En los días que corren en el medio político nacional y en el fragor de la batalla que protagonizan partidos y aspirantes a los diversos cargos de representación en disputa, el asunto de las deslealtades, del cambio de camiseta, los bandazos y traiciones son parte del comportamiento de muchos políticos que se manifiestan sin pudor alguno en la coyuntura electoral.
Es tema de conversación y oportunidad para abrirle paso al rumor, para sembrar velos de sospecha. Sirve lo mismo como llamada de alerta a los correligionarios que como pretexto para ajustar cuentas e intentar cerrar el paso a personajes o grupos que no son de las simpatías de quienes elaboran las listas negras y preparan las purgas.
EL tema de la traición en política tiene visiones e interpretaciones interesantes. Ya alguna vez referí un texto publicado hace ya bastante tiempo, allá por 1990, en el que dos autores franceses, Denis Jeambar e Yves Roucaute, defendieron la lógica de la traición en un pequeño volumen que lleva por título Elogio de la traición (Sobre el arte de gobernar por medio de la negación), texto polémico cuya tesis central se resume en que sólo la traición permite gobernar.

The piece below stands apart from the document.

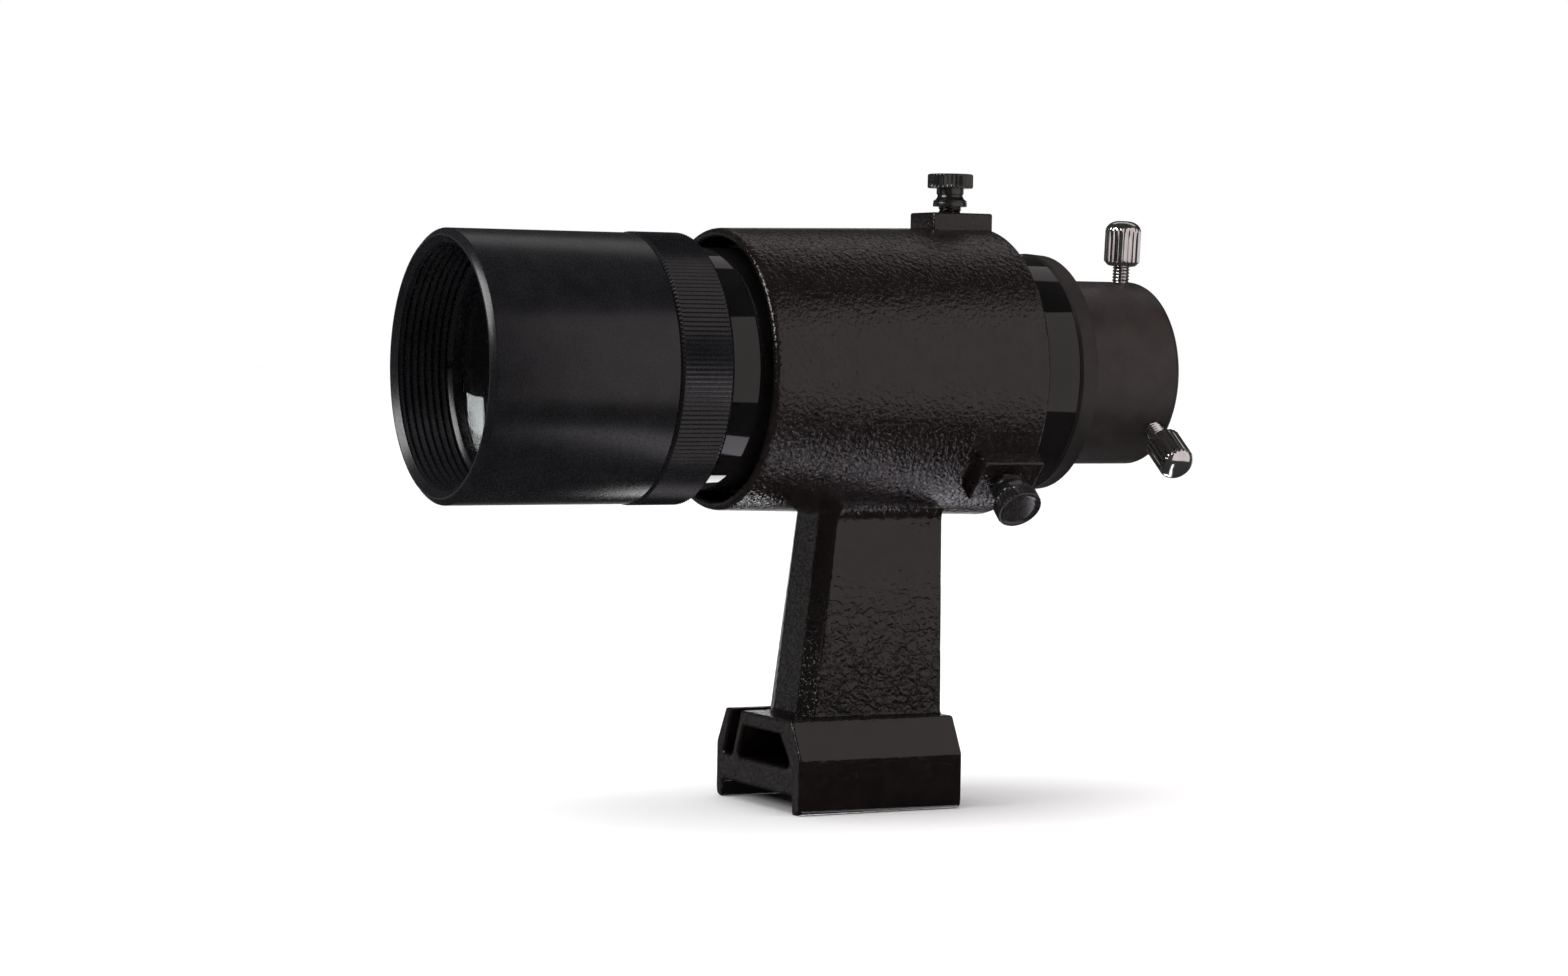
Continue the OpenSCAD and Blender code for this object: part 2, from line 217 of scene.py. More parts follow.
def combine(piece, tool, operation):
    """Joins tool to piece, or cuts it away, and removes tool."""
    change = piece.modifiers.new("boolean", "BOOLEAN")
    change.operation = operation
    change.solver = "MANIFOLD"
    change.object = tool
    applied(piece)
    mesh = tool.data
    bpy.data.objects.remove(tool)
    bpy.data.meshes.remove(mesh)
    return piece


def stand_for(piece, node, material):
    """Makes a piece stand for one CAD node: same body, its own material."""
    piece.data.materials.clear()
    piece.data.materials.append(material)
    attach(piece, BODY_OF[node])
    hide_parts(node)
    return piece


# ---- materials ----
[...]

Para los politólogos franceses Jeambar y Roucaute existe una justificación válida del accionar de los tránsfugas, pues consideran que la traición es un acto fundacional de la política, que, complementada con la flexibilidad, adaptabilidad y el antidogmatismo forman parte de los cambios de quienes hacen política.
Llegan incluso a afirmar que “no se gobierna una ciudad con leyes de bronce y principios eternos salvo que se prefiera la tiranía al proceso democrático. Gobernar es ante todo traicionar”.
La tesis de los franceses, que debe verse más bajo la óptica del pragmatismo político que de la traición desde el punto de vista de la ética y la moral, nos remite a un enfoque en el que los tránsfugas estarían guiados e identificados por un pragmatismo que, aunado a una férrea defensa de sus derechos individuales, valores fundamentales de una sociedad de libre competencia y mercado político, los lleva a abjurar de sus creencias y simpatías previas hacia una ideología o un partido político.
Existen incluso argumentos de que cambiar de bando puede perfectamente ser señal no sólo de buen gusto, sino de estricta dignidad para con determinados presupuestos de justicia que pueden entenderse lesionados en el desarrollo del tiempo. Por lo que si no se parte de la maldad del tránsfuga puede entenderse que éste, ante lo que entiende es una traición a lo que significaba el partido o el programa en el que creía, obra en conciencia. Desde este punto de vista, el cambio de agrupación política podría interpretarse como un acto racional.
En contraparte, resulta evidente que el fenómeno del transfuguismo resulta perjudicial al desarrollo y consolidación del sistema democrático y por ende al sistema político en su conjunto ya que conlleva un falseamiento de la representación y constituye una especie de “estafa política” al ciudadano que ve modificada la expresión de su voluntad política con su intervención, al tiempo que se pone de manifiesto su situación de indefensión ante tales comportamientos.
Pero más allá del debilitamiento del sistema de partidos que supone, su resultado más importante es que mina la credibilidad de la élite política ante la ciudadanía, lo que socava la legitimidad de los sistemas de representación y aleja al ciudadano de la participación electoral.
La sociedad se pregunta cotidianamente y no solo en tiempos de elecciones si la política puede cambiar significativamente su realidad. Quiere saber si lo que ofertan los políticos realmente podrá cumplirse. Se cuestiona sobre las bondades que la mercadotecnia pregona sobre gobernantes, partidos y candidatos.
No obstante, al ver que la traición, el cambio de rumbo y el llamado “pragmatismo” aparecen hoy como forma plenamente aceptada de hacer política y que a pesar de los discursos estos antivalores están en el corazón de cierta forma de entender la democracia, los ciudadanos justificadamente tienden a desconfiar de políticos de esta clase.
Aún con elaboraciones teóricas que pretendan justificar o entender las motivaciones de las deslealtades y el transfuguismo, y más allá de cualquier discurso o alegato que pretenda justificar una conducta de esa naturaleza, la falta de principios que implica la traición en política es más que clara.
Se adultera el sentido de la acción política como instrumento para servir a la colectividad y queda únicamente el rostro de la ambición, el revanchismo y la frustración de quienes cambian sin más de camiseta o actúan como caballos de Troya en las filas de su organización.
La vocación acomodaticia y el afán de “sumarse a los vencedores” que caracteriza elección tras elección a nuestra clase política, nos recuerdan que en esta materia pocos, muy pocos, pueden arrojar la primera piedra.